The ₦1000 note depicts Aliyu Mai-Bornu and Clement Isong, the first two indigenous governors of the Central Bank of Nigeria. The reverse shows the CBN headquarters in Abuja.

== Design and security features ==
Naira notes incorporate portraits, cultural motifs, and national landmarks. Security features include holographic strips, watermarks, and microprinting, which are updated periodically to deter counterfeiting.

=== Redesigns ===

In 2022, the ₦200, ₦500, and ₦1000 notes were redesigned by the Central Bank of Nigeria.

== Abuse of the naira ==
Abuse of the naira refers to practices such as defacing, mutilating, or misusing banknotes.
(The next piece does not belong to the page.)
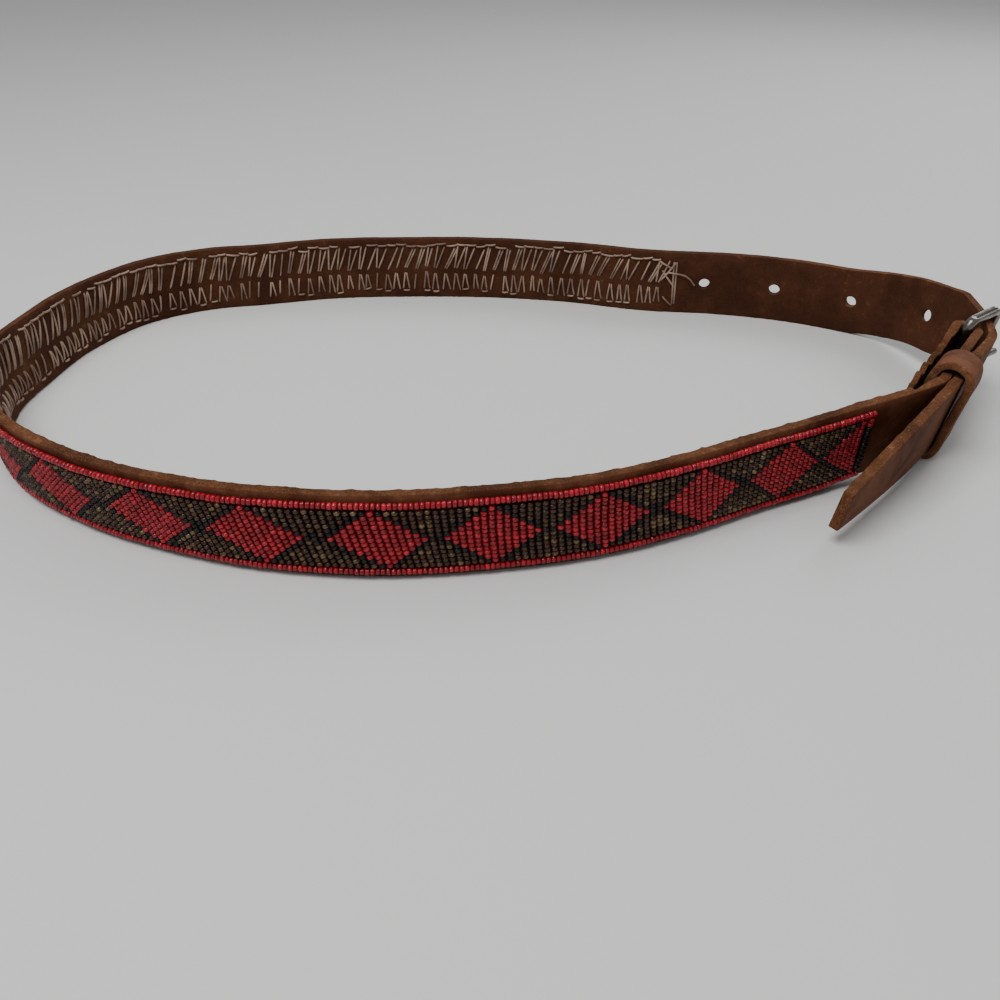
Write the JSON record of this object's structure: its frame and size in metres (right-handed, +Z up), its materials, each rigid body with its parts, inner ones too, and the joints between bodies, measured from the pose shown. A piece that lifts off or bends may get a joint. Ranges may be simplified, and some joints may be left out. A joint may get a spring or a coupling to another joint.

Common forms include spraying notes at social events, using them for decoration, or deliberately damaging them. The Central Bank of Nigeria considers such acts offences, citing increased replacement costs and reduced confidence in the currency. Measures against abuse include public education, penalties, and promotion of digital payments.

In April 2024, Nigerian social media personality Bobrisky was arrested by the Economic and Financial Crimes Commission (EFCC) for defacing naira notes at a public event. She pleaded guilty to four counts of currency abuse and was sentenced to six months in prison without the option of a fine.

Later in 2024, the CBN fined several banks for releasing newly printed notes to street vendors, part of efforts to curb currency abuse and ensure proper distribution channels.